● **Challenge**
In the material below, find how many lines contain the string "parent". Write only that number.

● **Extracted data entries**
____

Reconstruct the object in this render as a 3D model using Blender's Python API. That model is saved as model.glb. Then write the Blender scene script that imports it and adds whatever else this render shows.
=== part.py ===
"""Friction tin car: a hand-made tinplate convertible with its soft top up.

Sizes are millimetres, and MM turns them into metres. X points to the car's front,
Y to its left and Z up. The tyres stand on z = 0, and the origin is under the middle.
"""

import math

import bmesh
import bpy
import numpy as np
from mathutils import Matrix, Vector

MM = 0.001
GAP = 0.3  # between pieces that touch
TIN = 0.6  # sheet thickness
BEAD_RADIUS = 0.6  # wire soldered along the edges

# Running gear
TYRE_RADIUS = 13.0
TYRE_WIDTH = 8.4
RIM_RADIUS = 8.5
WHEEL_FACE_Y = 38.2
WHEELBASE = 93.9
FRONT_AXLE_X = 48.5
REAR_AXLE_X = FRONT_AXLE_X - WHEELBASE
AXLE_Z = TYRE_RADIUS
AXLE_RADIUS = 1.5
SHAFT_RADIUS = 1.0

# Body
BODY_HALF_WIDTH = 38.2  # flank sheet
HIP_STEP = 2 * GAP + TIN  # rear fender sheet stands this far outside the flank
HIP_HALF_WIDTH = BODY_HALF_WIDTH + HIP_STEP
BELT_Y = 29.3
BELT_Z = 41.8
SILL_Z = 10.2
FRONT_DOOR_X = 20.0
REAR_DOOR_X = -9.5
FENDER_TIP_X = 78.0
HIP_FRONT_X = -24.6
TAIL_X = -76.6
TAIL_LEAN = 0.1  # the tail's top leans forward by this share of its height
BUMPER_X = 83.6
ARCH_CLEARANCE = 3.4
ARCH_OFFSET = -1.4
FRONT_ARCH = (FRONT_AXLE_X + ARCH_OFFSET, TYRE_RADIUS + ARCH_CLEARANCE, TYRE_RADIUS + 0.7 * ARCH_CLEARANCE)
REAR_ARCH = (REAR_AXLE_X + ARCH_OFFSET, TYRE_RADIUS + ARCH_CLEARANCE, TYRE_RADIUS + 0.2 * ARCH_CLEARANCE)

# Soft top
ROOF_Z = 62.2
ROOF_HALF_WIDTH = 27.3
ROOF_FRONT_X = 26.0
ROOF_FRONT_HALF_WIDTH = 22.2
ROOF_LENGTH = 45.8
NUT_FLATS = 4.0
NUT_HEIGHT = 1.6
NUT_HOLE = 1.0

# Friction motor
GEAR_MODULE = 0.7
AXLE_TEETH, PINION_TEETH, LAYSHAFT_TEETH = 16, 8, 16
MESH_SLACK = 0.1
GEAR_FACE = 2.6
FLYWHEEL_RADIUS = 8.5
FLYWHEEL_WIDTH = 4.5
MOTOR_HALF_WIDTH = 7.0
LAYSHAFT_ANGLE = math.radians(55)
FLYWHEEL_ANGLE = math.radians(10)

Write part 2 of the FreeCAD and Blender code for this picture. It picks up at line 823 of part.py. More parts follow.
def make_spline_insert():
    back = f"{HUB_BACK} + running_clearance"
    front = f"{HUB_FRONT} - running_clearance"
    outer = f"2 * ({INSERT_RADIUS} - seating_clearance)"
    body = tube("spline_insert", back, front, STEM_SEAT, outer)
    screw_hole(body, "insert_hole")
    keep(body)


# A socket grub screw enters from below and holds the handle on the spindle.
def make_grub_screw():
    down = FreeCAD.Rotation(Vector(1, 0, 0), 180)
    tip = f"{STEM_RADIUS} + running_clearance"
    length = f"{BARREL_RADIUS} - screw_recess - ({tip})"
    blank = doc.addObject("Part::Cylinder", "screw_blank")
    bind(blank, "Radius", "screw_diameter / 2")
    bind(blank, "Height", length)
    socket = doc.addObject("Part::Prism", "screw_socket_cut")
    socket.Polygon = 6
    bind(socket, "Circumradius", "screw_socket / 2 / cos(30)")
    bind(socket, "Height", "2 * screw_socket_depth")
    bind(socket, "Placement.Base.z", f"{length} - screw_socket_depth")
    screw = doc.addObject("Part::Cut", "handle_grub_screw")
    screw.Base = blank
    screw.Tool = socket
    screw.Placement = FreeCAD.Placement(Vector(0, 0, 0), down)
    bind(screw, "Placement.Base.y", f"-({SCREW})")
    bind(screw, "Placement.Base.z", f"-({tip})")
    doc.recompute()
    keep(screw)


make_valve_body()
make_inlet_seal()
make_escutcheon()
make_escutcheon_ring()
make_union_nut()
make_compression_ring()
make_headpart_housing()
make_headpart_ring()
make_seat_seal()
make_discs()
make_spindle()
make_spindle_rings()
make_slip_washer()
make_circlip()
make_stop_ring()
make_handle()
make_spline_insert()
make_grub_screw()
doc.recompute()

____

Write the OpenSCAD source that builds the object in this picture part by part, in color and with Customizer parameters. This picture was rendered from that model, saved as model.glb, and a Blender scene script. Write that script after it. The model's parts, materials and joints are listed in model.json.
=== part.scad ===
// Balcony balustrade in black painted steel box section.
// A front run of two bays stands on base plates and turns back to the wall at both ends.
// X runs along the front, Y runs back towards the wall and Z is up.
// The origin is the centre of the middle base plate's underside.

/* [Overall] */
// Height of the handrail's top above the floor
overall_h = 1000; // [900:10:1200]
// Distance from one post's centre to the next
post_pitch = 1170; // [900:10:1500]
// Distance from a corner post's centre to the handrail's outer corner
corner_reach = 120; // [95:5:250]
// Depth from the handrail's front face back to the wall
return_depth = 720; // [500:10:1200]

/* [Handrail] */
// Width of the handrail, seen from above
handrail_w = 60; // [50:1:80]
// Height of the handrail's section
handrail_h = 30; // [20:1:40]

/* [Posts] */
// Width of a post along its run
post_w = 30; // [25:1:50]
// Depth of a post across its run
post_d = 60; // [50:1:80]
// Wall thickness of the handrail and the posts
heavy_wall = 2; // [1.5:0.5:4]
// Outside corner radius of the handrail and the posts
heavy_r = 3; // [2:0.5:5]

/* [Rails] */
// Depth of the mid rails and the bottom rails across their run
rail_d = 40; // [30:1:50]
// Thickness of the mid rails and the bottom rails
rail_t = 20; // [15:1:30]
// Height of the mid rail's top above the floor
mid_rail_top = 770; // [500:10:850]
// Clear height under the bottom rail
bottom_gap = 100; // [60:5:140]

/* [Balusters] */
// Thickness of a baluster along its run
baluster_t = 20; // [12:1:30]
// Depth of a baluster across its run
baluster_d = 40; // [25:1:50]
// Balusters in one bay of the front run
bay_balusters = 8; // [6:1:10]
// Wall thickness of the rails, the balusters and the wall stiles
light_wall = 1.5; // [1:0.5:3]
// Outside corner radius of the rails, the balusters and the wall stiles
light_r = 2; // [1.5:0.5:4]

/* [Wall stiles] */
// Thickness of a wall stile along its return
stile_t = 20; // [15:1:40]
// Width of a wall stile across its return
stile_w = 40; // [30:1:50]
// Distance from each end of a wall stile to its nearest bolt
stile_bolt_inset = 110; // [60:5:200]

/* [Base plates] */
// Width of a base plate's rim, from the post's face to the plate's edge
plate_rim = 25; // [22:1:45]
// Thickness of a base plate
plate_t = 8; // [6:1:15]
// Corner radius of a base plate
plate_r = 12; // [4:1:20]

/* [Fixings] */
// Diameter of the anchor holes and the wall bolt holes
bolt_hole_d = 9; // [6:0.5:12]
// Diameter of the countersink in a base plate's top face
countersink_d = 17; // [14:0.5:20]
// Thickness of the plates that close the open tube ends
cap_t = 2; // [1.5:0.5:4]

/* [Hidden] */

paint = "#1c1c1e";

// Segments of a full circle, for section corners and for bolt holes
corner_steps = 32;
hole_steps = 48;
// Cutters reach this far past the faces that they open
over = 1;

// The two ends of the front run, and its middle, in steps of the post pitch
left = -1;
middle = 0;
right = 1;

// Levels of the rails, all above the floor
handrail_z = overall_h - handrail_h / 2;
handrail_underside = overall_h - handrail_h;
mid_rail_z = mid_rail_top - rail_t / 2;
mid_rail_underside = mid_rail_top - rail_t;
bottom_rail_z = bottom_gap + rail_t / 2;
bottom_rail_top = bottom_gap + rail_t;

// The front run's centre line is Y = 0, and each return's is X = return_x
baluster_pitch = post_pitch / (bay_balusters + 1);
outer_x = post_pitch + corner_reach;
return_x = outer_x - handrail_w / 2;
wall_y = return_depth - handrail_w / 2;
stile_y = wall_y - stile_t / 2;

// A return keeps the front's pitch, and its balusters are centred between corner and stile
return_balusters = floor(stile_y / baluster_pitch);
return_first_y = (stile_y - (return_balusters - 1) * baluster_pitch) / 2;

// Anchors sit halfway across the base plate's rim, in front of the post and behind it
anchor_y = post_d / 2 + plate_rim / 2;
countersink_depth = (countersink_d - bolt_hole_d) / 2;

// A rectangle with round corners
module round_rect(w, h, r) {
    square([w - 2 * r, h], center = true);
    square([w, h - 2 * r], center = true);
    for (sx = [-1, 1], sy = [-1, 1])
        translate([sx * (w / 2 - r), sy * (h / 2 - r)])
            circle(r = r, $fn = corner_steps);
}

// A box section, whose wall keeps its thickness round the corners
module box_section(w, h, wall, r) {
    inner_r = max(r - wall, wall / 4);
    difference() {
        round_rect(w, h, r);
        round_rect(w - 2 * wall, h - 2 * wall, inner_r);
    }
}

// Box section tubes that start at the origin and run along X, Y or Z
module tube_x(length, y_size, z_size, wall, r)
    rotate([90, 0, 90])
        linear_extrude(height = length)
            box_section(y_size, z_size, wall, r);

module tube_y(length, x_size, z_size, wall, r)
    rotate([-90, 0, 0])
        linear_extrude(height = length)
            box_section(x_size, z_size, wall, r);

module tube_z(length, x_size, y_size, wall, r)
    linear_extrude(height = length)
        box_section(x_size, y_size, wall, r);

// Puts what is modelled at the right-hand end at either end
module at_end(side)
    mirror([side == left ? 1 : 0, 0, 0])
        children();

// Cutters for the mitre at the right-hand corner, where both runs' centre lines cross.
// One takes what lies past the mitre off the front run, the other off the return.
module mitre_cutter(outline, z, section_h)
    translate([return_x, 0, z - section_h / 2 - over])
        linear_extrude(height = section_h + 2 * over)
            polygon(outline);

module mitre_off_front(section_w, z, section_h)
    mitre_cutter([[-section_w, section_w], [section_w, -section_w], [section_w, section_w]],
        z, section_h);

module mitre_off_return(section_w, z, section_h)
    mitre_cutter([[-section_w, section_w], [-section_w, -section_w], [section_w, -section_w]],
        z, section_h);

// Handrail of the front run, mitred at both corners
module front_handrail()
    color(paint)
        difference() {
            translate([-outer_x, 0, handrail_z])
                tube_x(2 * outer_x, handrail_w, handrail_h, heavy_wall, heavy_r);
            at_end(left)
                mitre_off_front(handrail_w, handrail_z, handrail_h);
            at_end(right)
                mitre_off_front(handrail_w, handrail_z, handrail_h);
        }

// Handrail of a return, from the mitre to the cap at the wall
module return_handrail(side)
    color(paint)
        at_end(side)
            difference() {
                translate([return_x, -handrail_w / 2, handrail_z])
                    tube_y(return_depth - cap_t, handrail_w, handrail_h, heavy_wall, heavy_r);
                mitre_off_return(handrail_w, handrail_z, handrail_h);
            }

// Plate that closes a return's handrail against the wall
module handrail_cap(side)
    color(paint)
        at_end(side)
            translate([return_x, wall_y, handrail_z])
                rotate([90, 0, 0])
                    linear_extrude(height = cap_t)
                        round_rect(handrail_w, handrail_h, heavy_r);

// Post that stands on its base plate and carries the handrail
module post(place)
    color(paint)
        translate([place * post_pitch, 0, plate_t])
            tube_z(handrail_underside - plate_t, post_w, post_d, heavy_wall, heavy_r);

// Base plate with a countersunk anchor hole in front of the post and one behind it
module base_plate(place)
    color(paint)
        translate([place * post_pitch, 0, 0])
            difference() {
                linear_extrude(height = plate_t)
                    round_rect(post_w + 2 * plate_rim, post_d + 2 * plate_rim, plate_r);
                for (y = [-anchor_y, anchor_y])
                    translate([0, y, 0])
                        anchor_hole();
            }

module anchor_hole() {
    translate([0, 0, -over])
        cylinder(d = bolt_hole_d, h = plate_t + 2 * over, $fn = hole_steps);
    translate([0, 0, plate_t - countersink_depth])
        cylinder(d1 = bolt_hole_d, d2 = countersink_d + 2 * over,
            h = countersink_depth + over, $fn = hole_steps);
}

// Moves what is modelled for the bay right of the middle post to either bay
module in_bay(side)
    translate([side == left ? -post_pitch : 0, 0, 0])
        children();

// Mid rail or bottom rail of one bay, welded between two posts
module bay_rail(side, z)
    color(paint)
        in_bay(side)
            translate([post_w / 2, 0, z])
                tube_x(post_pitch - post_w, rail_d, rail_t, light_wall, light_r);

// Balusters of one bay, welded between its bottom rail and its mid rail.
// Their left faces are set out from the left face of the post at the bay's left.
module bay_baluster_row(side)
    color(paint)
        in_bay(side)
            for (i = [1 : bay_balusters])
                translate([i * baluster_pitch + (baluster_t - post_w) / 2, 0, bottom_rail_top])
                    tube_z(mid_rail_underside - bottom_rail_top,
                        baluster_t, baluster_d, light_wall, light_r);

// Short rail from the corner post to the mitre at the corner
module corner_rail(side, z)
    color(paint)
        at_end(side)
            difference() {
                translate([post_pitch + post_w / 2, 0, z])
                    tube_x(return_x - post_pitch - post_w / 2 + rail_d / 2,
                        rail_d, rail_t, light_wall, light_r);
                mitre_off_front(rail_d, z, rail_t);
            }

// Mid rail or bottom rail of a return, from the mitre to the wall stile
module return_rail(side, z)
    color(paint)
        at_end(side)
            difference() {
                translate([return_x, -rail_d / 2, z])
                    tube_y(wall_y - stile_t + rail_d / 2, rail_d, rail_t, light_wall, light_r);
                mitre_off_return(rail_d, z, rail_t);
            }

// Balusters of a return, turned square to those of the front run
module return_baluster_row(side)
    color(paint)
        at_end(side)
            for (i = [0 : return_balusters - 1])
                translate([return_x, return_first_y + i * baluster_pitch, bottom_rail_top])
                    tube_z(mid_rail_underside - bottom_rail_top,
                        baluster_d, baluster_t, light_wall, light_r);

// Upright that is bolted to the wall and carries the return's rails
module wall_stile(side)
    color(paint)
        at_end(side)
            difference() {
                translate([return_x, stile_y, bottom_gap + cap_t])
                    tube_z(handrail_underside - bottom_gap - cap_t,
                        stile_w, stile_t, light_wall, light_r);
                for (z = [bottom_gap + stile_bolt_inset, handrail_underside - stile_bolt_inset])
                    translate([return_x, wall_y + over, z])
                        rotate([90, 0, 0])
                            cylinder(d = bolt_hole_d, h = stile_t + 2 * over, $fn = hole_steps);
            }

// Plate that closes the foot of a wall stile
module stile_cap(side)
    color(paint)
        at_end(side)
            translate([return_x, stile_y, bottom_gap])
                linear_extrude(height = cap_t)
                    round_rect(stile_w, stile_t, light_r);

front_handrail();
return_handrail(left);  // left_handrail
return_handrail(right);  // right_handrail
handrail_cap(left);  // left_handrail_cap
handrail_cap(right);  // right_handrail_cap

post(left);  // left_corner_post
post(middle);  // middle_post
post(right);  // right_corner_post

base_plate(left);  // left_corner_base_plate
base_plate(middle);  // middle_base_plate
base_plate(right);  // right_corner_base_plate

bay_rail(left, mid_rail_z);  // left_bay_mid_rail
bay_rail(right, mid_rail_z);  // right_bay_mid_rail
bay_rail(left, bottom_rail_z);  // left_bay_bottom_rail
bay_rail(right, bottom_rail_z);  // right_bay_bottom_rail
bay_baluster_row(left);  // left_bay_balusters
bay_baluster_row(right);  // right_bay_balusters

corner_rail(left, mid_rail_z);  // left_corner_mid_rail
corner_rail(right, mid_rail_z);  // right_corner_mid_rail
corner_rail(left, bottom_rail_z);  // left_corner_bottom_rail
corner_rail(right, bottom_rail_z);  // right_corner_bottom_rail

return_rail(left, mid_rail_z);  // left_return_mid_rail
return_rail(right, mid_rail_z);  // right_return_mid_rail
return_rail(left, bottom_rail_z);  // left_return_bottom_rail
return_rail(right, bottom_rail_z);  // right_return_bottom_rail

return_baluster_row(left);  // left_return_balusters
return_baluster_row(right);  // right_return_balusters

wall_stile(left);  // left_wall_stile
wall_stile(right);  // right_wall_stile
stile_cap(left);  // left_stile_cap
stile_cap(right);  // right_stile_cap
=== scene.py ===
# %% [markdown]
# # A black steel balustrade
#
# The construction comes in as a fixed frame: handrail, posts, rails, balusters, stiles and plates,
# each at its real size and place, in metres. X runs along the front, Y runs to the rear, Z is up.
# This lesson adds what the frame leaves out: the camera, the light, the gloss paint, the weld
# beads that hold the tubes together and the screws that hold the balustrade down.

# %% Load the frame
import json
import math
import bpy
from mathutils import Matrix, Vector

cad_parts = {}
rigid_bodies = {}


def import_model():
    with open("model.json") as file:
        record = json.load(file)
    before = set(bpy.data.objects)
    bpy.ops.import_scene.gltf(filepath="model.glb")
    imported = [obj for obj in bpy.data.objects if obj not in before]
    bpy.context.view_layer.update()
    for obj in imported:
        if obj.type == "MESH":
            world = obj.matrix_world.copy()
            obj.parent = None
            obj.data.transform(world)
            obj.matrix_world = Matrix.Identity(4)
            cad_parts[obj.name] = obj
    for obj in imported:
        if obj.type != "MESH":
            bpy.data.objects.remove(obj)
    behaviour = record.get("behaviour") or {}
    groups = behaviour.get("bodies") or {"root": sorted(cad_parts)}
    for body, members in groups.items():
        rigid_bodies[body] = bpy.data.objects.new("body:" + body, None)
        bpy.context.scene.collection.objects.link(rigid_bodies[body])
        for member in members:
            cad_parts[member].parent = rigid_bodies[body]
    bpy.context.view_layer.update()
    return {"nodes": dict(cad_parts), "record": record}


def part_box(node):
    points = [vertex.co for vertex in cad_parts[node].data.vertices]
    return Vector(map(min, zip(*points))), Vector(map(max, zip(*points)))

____

● **Output**
2